Aim
Repeat exactly the lines from the start of the material below up to and including the "# back and the sides are added here." line.

======== Dataset content ========

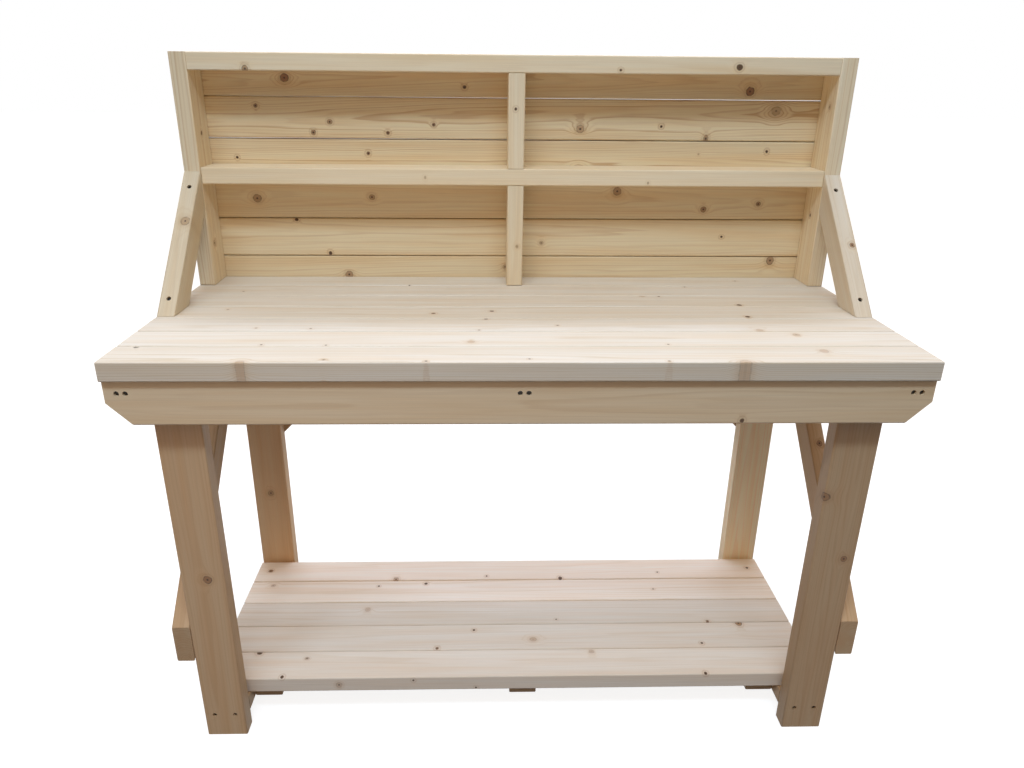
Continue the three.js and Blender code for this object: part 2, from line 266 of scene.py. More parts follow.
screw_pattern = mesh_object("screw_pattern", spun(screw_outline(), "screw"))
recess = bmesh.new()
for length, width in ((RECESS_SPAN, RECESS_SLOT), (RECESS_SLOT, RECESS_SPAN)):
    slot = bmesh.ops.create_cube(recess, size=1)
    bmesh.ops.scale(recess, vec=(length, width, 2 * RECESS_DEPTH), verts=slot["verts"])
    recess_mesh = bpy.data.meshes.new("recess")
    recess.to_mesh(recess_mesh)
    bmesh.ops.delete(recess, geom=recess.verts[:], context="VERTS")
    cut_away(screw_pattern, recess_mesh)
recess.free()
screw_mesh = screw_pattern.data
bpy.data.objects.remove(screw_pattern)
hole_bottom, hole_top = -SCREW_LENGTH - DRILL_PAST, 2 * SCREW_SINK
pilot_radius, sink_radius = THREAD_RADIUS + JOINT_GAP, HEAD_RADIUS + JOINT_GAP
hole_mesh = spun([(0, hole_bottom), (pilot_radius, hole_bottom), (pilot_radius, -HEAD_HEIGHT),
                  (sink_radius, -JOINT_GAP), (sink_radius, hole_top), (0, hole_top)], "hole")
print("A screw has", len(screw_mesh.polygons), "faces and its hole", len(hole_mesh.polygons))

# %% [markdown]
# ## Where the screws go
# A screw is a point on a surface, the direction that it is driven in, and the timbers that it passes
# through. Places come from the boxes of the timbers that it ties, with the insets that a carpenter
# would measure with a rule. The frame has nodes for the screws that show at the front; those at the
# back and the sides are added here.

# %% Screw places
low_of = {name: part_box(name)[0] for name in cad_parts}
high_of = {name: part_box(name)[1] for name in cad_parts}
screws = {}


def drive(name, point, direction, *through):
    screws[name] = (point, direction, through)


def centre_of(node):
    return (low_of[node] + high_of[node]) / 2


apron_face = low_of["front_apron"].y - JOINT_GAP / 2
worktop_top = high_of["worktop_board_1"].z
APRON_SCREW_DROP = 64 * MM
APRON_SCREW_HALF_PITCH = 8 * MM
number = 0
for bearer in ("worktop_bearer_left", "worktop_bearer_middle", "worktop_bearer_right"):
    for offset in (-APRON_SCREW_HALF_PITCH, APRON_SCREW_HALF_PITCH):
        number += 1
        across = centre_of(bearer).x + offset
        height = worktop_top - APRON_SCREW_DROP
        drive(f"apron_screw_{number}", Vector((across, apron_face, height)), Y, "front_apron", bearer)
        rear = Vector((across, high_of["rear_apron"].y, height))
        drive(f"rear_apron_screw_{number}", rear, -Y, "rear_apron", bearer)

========

Solution
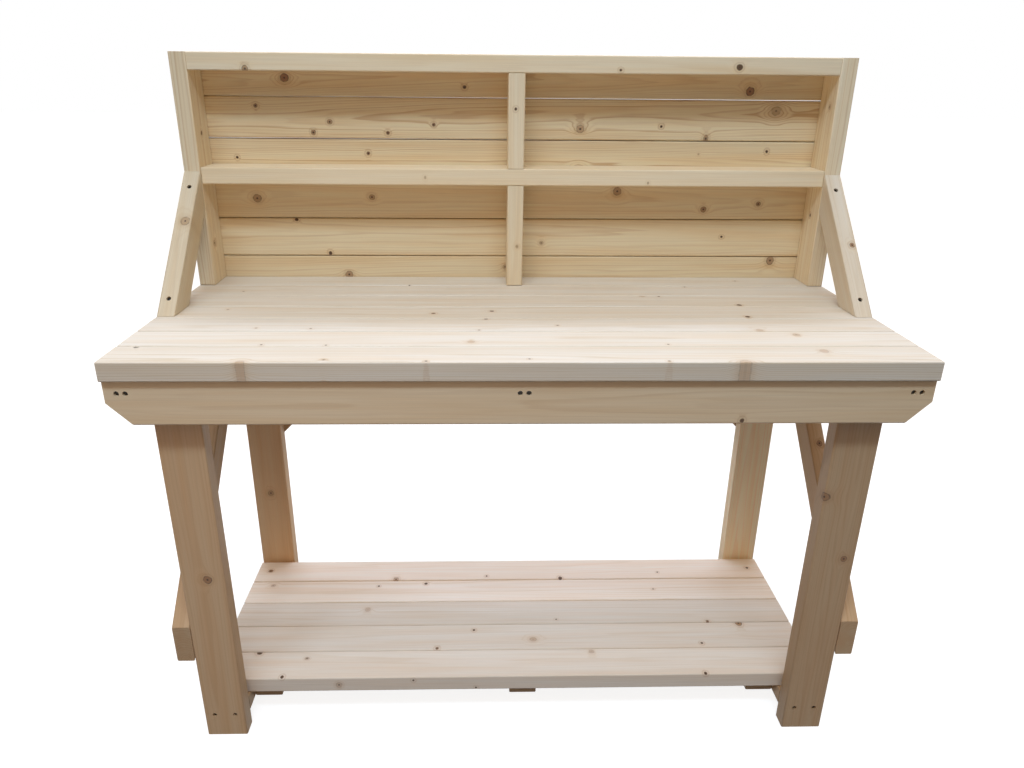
Continue the three.js and Blender code for this object: part 2, from line 266 of scene.py. More parts follow.
screw_pattern = mesh_object("screw_pattern", spun(screw_outline(), "screw"))
recess = bmesh.new()
for length, width in ((RECESS_SPAN, RECESS_SLOT), (RECESS_SLOT, RECESS_SPAN)):
    slot = bmesh.ops.create_cube(recess, size=1)
    bmesh.ops.scale(recess, vec=(length, width, 2 * RECESS_DEPTH), verts=slot["verts"])
    recess_mesh = bpy.data.meshes.new("recess")
    recess.to_mesh(recess_mesh)
    bmesh.ops.delete(recess, geom=recess.verts[:], context="VERTS")
    cut_away(screw_pattern, recess_mesh)
recess.free()
screw_mesh = screw_pattern.data
bpy.data.objects.remove(screw_pattern)
hole_bottom, hole_top = -SCREW_LENGTH - DRILL_PAST, 2 * SCREW_SINK
pilot_radius, sink_radius = THREAD_RADIUS + JOINT_GAP, HEAD_RADIUS + JOINT_GAP
hole_mesh = spun([(0, hole_bottom), (pilot_radius, hole_bottom), (pilot_radius, -HEAD_HEIGHT),
                  (sink_radius, -JOINT_GAP), (sink_radius, hole_top), (0, hole_top)], "hole")
print("A screw has", len(screw_mesh.polygons), "faces and its hole", len(hole_mesh.polygons))

# %% [markdown]
# ## Where the screws go
# A screw is a point on a surface, the direction that it is driven in, and the timbers that it passes
# through. Places come from the boxes of the timbers that it ties, with the insets that a carpenter
# would measure with a rule. The frame has nodes for the screws that show at the front; those at the
# back and the sides are added here.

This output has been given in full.